Introduction: Non-Steroidal Antiinflammatory Drugs (NSAIDs) are widely used drugs for the management of pain. Oral administration of NSAIDs has various adverse events like gastrointestinal alterations - nausea, dyspepsia and gastrointestinal bleeding, hepatotoxicity and blood dyscrasias. As orally given NSAIDs are associated with systemic side effects, it is preferred to alleviate pain and inflammation using topical medication. Thus, recently the focus has been on the development of topical administration of NSAIDs in the form of gels, toothpastes and rinses.
Aim: To determine if diclofenac mouthwash, would be a better alternative to its systemic administration post surgery, in terms of patient acceptance and to minimize the adverse effects of orally administered drug.
Materials and Methods: The study was designed as a single blinded, randomized, controlled clinical trial. Thirty chronic periodontitis patients scheduled for full mouth flap surgeries were randomized to receive either Diclofenac Mouthwash (MW) or Diclofenac Tablets (TB), post surgery. The MW group patients (15) were advised to rinse undiluted 15 ml solution for 30 secs, twice daily for three days. TB group (15) was advised to take 50 mg tablet twice daily for three days. A 10 point Visual Analog Scale (VAS) and Wong Baker Facial Rating Scale (FRS) was recorded to measure the pain perception by the patients. Gingival status was assessed by the Modified Gingival Index (MGI) at Baseline and seventh day. Data pertaining to pain perception were analysed using repeated measures of ANOVA (Analysis of Variance) with post-hoc LSD test.

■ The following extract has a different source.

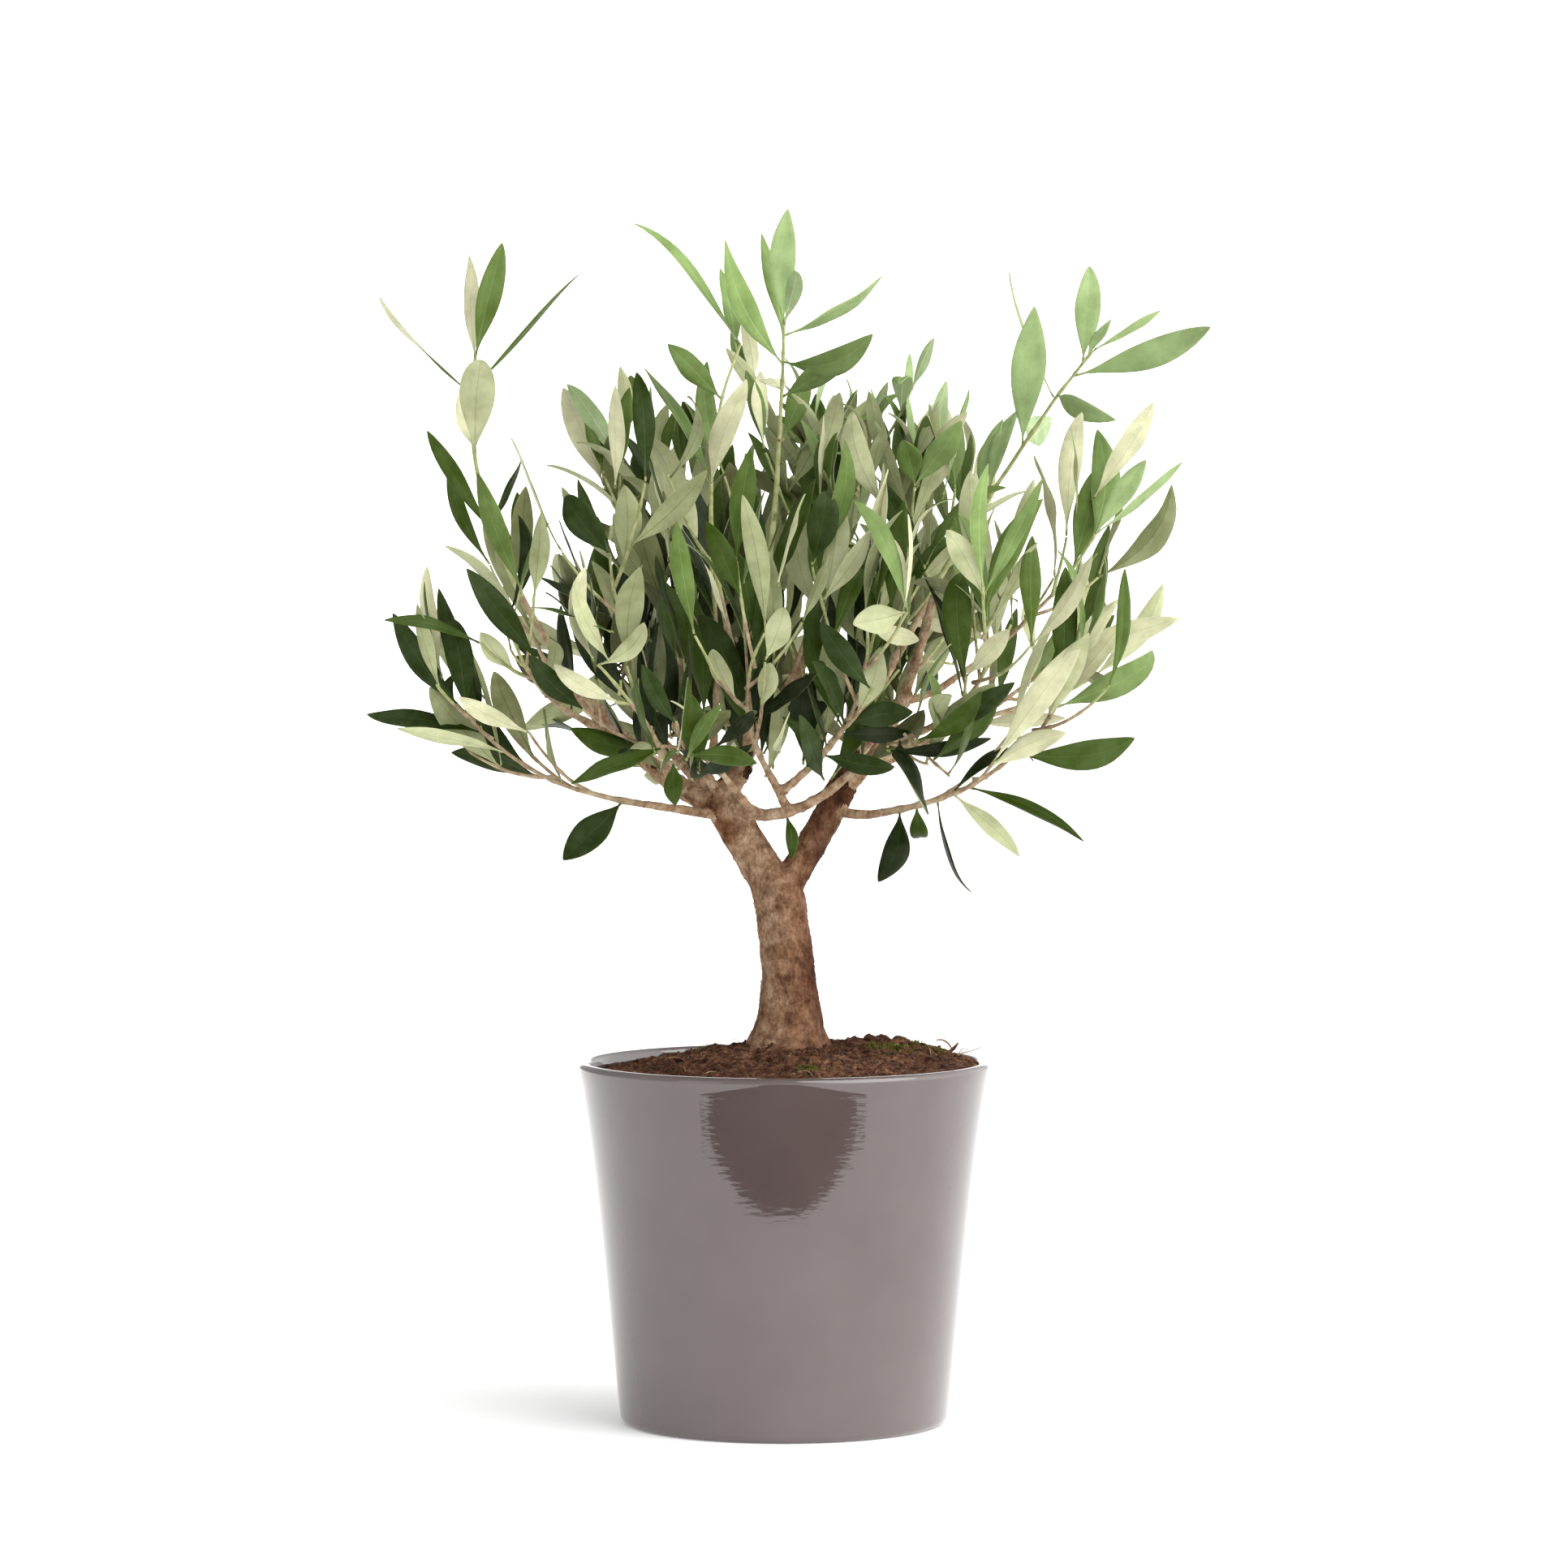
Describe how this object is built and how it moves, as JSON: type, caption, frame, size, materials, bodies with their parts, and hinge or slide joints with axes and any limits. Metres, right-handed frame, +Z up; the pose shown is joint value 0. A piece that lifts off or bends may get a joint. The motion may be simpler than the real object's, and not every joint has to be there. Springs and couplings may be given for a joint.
{
  "type": "potted olive tree",
  "caption": "Young olive tree with a short trunk that forks into two limbs under an open crown of slender leaves, planted in a tapered glazed pot.",
  "frame": {"origin": "centre of the pot's flat underside, where the pot stands", "axes": "+Z up along the pot's axis, -Y towards the side shown in the picture, +X to the right of that view"},
  "size_m": [0.3646, 0.293, 0.529],
  "materials": {
    "glaze": "smooth glossy taupe glaze",
    "soil": "loose dark brown potting soil with fibres and a little moss",
    "bark": "rough grey-brown bark, smoother and tan on the young wood",
    "foliage": "leathery leaves, dark green above and silvery green below, on thin tan twigs"
  },
  "bodies": {
    "root": {"pot": "glaze", "soil": "soil", "trunk": "bark", "limb_left": "bark", "limb_right": "bark", "bough_left": "bark", "bough_centre": "bark", "bough_cross": "bark", "bough_low_left": "bark", "bough_inner_left": "bark", "bough_inner_up": "bark", "bough_back_left": "bark", "bough_front_left": "bark", "bough_left_front": "bark", "bough_left_back": "bark", "bough_mid": "bark", "bough_front_right": "bark", "bough_front_low": "bark", "bough_centre_right": "bark", "bough_centre_left": "bark", "bough_back_centre": "bark", "bough_back_up": "bark", "bough_back_left_up": "bark", "bough_low_right": "bark", "bough_up_right": "bark", "bough_right": "bark", "bough_back_right": "bark", "bough_up_right_out": "bark", "bough_up_right_back": "bark", "bough_right_mid": "bark", "bough_right_front": "bark", "bough_right_out": "bark", "bough_back_low": "bark", "leaves_low_left": "foliage", "leaves_front_left": "foliage", "shoot_top_left": "foliage", "leaves_left_front": "foliage", "leaves_left_back": "foliage", "leaves_upper_left": "foliage", "leaves_upper_mid": "foliage", "shoot_top_centre": "foliage", "leaves_cross": "foliage", "leaves_mid_front": "foliage", "leaves_front_right": "foliage", "leaves_front_low": "foliage", "leaves_low_right": "foliage", "shoot_right_out": "foliage", "leaves_right_front": "foliage", "leaves_right_mid": "foliage", "leaves_up_right": "foliage", "shoot_top_right": "foliage", "leaves_up_right_back": "foliage", "leaves_centre_right": "foliage", "shoot_top_mid": "foliage", "leaves_back_centre": "foliage", "leaves_back_up": "foliage", "leaves_back_left_up": "foliage", "leaves_back_left": "foliage", "leaves_back_right": "foliage", "leaves_back_low": "foliage"}
  },
  "joints": []
}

Results: Intra group comparisons showed a significant reduction in pain, post surgery. Inter group comparisons showed a significant reduction only in the MGI scores of MW group, when compared to TB group. Intergroup comparisons showed no significant reduction in pain scores between both the groups, stating that diclofenac mouthwash is as effective as oral administration.
Conclusion: Diclofenac mouthwash is a better alternative to the systemic administration post surgery, in terms of patient acceptance and to minimize the adverse effects of orally administrated drug.